More importantly, experienced players love to help new players. Admit that you're new, and ask advice regularly. You'll get better faster, and be part of the group faster.

Winter_Wolf
2015-01-16, 10:32 PM
Between fighters and thieves in 2e, you practically have to actively try to screw up being a fighter, so it's the safer pick if you need to acclimate. But I did enjoy the thieving. Word of caution, if you do heavily specialize with your thief skills, don't be surprised if your DM ends up presenting you with a challenge that will almost certainly get your character killed; it probably won't be intentional, but it'll probably be lethal. Like a locked, fireball-trapped door when your thief is built more along the lines of a wilderness scout. Literally zero points into lock picking or detecting traps. :smallsigh:

On the plus side, thieves advance quickly.

Chevy
2015-01-16, 10:41 PM
I got invited to play 2e AD&D and this is my first time with 2e. With my inexperience I want to play a human fighter or rogue, that way i don't have to worry about spells my first time. I was wondering what books have good kits or anything that would help make me make a better fighter or rogue. Any tips are also welcome. I just don't want my inexperience to be too apparent in front of the vets. I'm trying to memorize all the rules by Sunday. lol

My advice .... Remember that it's "Role Playing" ... not "Roll Playing". Decide who and what you are as a character. Quirks, fears, likes, dislikes. Don't min/max and look for the ultimate build - it takes a game that can exist anywhere in 360 degrees on any plane and reduces it to a lump of cold stats. Take a non-weapon proficiency that makes no sense class-wise but makes perfect sense character-wise: Your character was brought up by a single mom - take sewing or some other domestic skill. Maybe you grew up in a trade center and played with kids form other races - the dwarf kids taught you about geology cause you could sneak beer out of the inn.

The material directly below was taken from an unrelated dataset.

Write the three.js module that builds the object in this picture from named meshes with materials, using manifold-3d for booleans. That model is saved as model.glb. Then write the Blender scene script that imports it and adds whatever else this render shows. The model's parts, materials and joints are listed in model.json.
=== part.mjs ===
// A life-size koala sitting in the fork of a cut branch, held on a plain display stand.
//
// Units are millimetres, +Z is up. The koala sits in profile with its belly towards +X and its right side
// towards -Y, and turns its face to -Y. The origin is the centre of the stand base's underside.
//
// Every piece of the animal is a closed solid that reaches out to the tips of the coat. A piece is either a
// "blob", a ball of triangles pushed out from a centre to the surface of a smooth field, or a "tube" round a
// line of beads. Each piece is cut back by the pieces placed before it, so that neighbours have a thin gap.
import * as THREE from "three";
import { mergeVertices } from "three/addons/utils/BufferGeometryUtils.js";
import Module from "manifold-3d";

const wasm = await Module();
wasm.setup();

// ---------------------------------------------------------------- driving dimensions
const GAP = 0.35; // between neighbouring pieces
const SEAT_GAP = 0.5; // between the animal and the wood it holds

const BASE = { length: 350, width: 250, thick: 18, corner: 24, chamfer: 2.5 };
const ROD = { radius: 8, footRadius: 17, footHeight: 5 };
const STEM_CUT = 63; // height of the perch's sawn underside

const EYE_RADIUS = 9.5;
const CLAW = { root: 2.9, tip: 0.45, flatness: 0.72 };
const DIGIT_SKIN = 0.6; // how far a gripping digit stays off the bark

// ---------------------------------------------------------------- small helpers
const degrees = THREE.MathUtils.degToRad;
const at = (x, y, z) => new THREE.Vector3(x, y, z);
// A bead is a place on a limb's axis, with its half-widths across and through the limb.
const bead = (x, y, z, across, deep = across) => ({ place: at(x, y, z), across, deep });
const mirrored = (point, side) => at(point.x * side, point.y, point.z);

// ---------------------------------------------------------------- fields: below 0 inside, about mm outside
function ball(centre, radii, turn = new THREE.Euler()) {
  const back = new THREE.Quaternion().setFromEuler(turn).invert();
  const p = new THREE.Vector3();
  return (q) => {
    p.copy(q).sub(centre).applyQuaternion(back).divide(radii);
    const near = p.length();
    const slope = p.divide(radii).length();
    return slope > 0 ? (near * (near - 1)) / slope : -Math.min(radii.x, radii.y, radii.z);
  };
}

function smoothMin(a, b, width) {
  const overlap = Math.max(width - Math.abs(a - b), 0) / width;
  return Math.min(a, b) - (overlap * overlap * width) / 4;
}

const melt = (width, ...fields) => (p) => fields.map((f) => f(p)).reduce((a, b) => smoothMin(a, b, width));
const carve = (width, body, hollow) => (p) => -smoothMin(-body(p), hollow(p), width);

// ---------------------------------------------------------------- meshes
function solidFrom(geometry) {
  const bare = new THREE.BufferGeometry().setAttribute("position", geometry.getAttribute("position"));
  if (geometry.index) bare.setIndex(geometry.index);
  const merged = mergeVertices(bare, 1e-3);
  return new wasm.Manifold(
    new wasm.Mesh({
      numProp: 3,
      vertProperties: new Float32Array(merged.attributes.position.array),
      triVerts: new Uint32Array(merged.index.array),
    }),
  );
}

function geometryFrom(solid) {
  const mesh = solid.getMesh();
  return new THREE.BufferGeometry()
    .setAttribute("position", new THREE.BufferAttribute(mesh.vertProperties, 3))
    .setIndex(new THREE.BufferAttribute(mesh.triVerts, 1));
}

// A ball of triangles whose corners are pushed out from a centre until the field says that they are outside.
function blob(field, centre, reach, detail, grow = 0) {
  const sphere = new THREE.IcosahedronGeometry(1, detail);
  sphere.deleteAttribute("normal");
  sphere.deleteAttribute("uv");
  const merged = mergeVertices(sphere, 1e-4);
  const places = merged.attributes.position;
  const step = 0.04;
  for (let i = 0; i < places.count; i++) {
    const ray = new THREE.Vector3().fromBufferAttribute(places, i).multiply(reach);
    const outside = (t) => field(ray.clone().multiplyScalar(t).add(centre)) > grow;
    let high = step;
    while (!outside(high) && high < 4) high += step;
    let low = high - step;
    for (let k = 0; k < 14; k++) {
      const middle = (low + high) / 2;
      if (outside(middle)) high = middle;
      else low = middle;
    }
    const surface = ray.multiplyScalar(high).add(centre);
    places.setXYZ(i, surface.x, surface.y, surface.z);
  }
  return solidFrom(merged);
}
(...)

One of my most memorable characters was a Tinker-Gnome Illusionist/Inventor (aren't they all) - with a stutter and a fear of cats. Needless to say, the DM would roll each time I cast a spell with an audible component - I once filled a 100x100 room with randomly staggered illusionary walls. I even managed to speak at the expected rapid pace while interjecting the expected stuttering.

MeeposFire
2015-01-17, 01:19 AM
Intelligence for anything other than a mage only determines how many languages you start with and how many extra NWP slots you start with (spoiler: they're the same number)*. Warriors start with 3 NWP slots (Weaponsmithing takes them all). Average intelligence(10.5) gives you 2 extra slots. Roy, with an Intelligence of 17, gets 6 extra NWPs when converted back to 2E. Armorer is also a separate skill that takes 2 NWPs and is Intelligence-based. I think Leatherworking will let you make leather armor. Also, should you ever manage to slay a dragon, you can make some great leather armor from its skin.

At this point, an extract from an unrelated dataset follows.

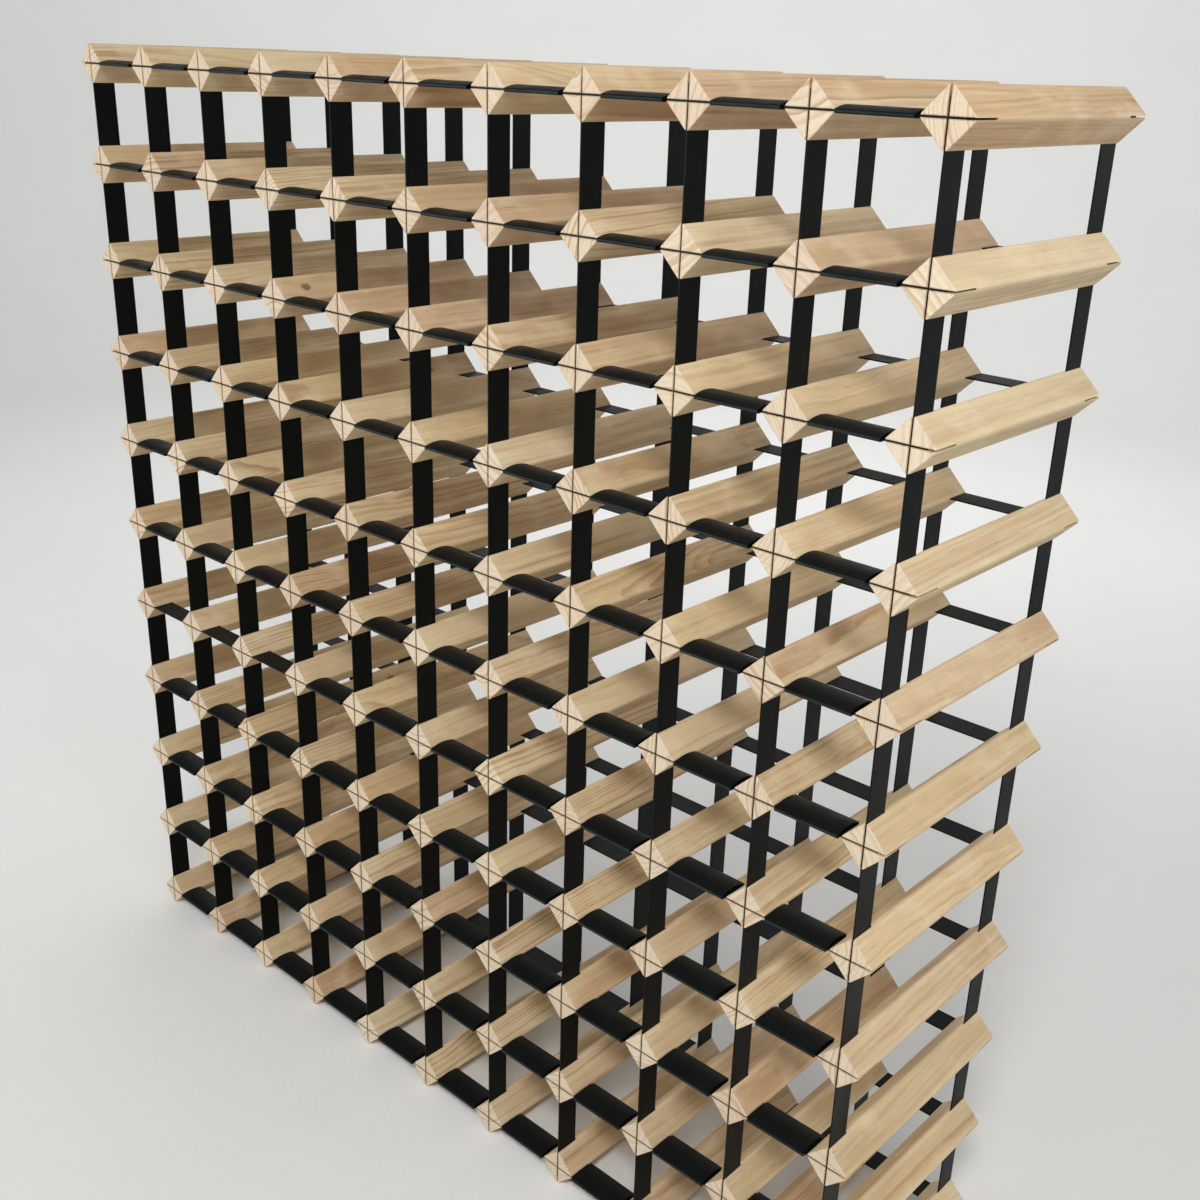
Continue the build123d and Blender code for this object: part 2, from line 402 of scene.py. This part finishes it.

If you are using the Complete books, the Complete Fighter's HB lets you become proficient in weapon groups, which you'll probably want to do. I think you can only specialize in individual weapons, though. Check with your DM.

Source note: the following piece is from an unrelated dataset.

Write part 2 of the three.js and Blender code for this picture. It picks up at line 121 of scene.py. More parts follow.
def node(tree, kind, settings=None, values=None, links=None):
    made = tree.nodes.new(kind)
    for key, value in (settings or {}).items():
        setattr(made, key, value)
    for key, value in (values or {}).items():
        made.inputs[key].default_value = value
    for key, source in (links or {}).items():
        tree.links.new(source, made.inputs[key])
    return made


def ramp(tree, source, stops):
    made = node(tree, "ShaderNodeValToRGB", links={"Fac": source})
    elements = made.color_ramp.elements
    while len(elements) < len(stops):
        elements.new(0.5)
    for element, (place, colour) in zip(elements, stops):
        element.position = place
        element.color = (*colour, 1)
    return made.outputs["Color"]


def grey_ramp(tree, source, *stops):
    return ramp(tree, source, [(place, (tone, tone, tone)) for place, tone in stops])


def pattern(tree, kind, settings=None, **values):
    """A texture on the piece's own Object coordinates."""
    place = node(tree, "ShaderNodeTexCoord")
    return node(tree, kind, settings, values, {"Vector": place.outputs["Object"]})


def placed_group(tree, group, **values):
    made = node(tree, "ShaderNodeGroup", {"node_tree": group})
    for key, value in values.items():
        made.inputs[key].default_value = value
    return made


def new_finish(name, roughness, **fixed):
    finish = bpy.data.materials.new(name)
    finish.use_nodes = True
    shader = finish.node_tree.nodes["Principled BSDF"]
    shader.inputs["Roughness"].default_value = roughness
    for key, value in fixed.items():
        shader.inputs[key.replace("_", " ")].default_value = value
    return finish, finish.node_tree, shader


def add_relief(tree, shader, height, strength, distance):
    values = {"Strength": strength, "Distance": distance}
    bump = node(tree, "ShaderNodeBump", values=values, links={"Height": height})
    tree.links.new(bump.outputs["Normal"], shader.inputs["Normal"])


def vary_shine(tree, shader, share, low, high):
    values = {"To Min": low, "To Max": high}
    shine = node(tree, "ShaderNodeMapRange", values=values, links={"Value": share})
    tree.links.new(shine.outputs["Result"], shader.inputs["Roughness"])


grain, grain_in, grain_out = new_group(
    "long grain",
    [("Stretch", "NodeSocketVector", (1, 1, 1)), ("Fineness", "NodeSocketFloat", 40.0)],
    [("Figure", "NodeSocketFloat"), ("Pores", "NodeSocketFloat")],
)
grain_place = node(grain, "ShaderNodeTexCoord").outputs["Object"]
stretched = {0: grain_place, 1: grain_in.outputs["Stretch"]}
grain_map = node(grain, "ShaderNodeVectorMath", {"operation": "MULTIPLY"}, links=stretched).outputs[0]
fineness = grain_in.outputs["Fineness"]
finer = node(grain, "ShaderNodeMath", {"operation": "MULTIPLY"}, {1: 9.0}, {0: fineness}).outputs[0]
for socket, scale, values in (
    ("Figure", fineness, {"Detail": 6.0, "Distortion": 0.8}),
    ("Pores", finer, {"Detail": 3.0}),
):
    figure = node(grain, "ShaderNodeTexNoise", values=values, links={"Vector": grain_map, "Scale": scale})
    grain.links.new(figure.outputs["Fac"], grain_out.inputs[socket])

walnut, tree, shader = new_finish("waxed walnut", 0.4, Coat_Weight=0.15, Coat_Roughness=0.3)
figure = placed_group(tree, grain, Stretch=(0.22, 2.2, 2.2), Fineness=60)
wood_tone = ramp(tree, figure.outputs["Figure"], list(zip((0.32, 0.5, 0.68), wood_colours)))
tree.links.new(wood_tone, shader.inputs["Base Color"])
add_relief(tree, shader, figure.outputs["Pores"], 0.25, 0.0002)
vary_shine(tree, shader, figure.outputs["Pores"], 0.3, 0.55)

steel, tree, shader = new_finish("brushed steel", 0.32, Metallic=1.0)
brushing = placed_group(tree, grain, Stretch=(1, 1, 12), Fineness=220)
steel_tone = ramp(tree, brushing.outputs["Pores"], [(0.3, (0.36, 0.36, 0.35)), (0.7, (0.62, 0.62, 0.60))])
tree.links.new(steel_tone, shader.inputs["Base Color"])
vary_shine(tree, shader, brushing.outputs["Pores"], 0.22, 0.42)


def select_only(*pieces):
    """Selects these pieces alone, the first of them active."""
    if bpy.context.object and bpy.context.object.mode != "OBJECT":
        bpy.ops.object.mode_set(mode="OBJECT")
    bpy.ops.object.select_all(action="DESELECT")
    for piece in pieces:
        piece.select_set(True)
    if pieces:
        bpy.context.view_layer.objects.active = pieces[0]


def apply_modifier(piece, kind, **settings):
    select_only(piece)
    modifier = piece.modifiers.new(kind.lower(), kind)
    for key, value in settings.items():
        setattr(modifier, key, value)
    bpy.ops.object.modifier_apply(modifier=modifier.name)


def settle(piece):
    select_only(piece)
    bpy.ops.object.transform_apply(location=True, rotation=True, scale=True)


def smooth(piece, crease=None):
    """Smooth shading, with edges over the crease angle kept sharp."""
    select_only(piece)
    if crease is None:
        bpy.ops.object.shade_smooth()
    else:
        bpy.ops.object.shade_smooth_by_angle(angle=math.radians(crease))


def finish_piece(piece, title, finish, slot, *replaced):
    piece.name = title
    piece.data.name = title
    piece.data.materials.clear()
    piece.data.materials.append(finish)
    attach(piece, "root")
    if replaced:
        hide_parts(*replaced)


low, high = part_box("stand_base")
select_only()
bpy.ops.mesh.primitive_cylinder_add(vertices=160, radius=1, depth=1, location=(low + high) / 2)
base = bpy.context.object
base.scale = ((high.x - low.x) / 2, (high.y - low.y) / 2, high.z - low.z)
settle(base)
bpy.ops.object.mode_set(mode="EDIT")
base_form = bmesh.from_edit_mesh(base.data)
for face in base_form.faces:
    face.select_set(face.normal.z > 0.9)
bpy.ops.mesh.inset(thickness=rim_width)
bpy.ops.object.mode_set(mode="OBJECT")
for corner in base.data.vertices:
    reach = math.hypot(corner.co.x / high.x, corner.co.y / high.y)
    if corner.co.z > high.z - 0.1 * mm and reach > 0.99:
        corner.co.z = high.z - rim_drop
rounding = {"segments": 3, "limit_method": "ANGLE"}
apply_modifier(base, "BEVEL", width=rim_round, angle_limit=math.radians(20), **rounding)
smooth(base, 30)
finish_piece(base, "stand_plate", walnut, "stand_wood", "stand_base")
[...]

*Okay, it also determines how well you do on intelligence-based NWP skills, and it's also useful if you're a psionicist.

As a fighter you can actually use your int bonus proficiencies to purchase weapon prof. This is why high int is a great thing for a 2e fighter as it allows you to get more weapon styles, specializations, and weapon groups (along with NWP when you need them as there are a number of useful and even combat powerful ones if you know where to look).

Mutazoia
2015-01-20, 09:14 AM
I kinda want to be a weapons master type fighter. I want to be competent with as many types of weapons as possible, but I want to focus on 2H weapon high strength build. So i planned on taking bow making and some smithing to arm myself. My third nonweapon proficiency was going to be something to reflect my learned background, as a fighter that had gone to learn from mages but lacked any magic ability. But yeah, I've been looking around and i do believe that thief might be off the table unless i focus like a full 30% on my first level to opening locks and simply stand back while i ramp up my move silently and other hiding skills. Although, if i go thief, Halfling might be an option since they get the highest move silently and hide bonuses. I could be around 60% sneakiness at level 1 and 90% sneakiness quickly if i just focus on those two skills and remaining unarmored for a few levels.

You may want to think about specializing in Bastard Sword, as it can be use one or two handed (thus the two listings for it...they are NOT separate weapons :smallmad:) That way you can still use a shield and then drop it and use a two handed grip when you want to.

If you go thief...I would recommend going Cleric/Thief. The combo of thief abilities, like sneak attack and certain cleric spells can be quite effective. (Nothing like casting silence on yourself to automatically make your move silently checks or to silently kill a lone guard with out raising an alarm, for example.)

thorr-kan
2015-01-21, 11:50 AM
If you go thief...I would recommend going Cleric/Thief. The combo of thief abilities, like sneak attack and certain cleric spells can be quite effective. (Nothing like casting silence on yourself to automatically make your move silently checks or to silently kill a lone guard with out raising an alarm, for example.)
One problem: only works for gnomes in the PH; it's a fun combo, though. Or half-orcs, iffen they're allowed. My half-orc priest/thief is a lot of fun.